• Data to use:

>>>

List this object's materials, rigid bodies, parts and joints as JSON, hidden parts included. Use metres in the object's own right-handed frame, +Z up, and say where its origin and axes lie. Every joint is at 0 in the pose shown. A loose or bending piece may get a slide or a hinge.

<<<
>>>

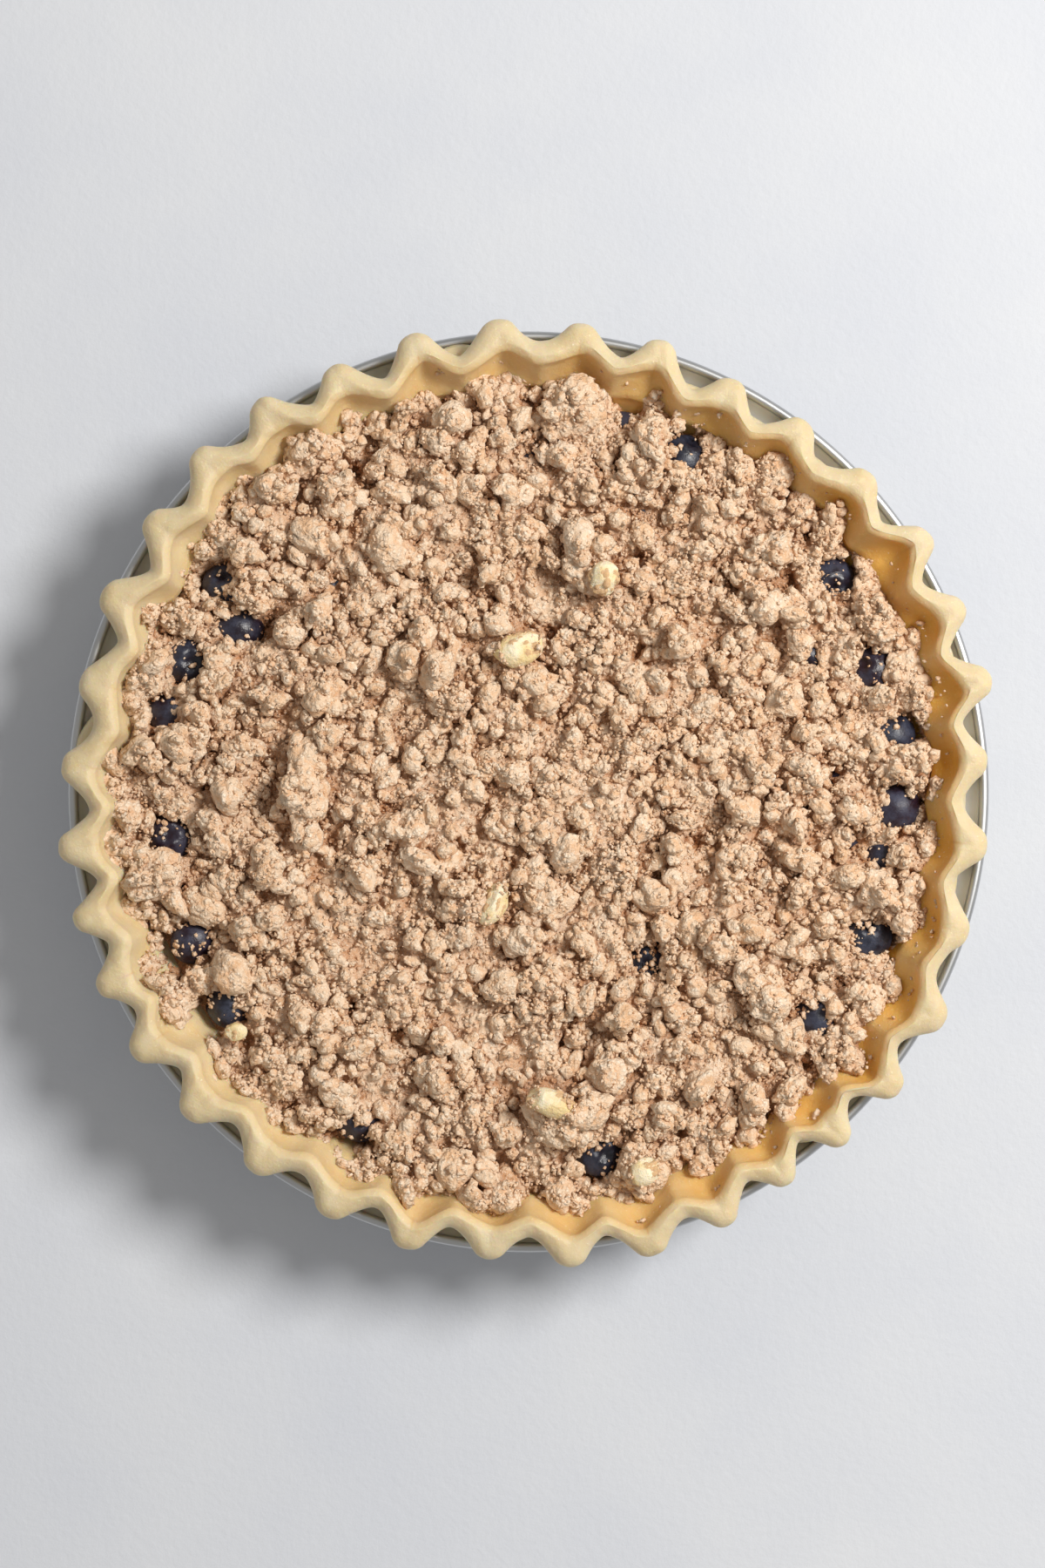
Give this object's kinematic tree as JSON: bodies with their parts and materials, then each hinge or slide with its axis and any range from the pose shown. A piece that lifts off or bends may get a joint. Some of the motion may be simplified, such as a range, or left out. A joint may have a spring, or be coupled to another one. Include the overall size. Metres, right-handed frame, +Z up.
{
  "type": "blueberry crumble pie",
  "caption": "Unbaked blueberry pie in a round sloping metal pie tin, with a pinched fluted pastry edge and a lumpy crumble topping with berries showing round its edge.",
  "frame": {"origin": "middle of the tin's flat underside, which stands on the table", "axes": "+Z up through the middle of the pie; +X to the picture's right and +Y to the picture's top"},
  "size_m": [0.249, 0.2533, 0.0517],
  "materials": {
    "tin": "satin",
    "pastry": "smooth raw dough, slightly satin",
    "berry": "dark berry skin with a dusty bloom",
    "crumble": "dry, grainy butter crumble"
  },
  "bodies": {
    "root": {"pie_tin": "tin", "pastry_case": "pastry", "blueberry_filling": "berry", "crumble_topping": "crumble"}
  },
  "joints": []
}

<<<

• Do this: In the records above, locate the lines holding the word "origin". Copy each of them.

• Full response:
List this object's materials, rigid bodies, parts and joints as JSON, hidden parts included. Use metres in the object's own right-handed frame, +Z up, and say where its origin and axes lie. Every joint is at 0 in the pose shown. A loose or bending piece may get a slide or a hinge.
  "frame": {"origin": "middle of the tin's flat underside, which stands on the table", "axes": "+Z up through the middle of the pie; +X to the picture's right and +Y to the picture's top"},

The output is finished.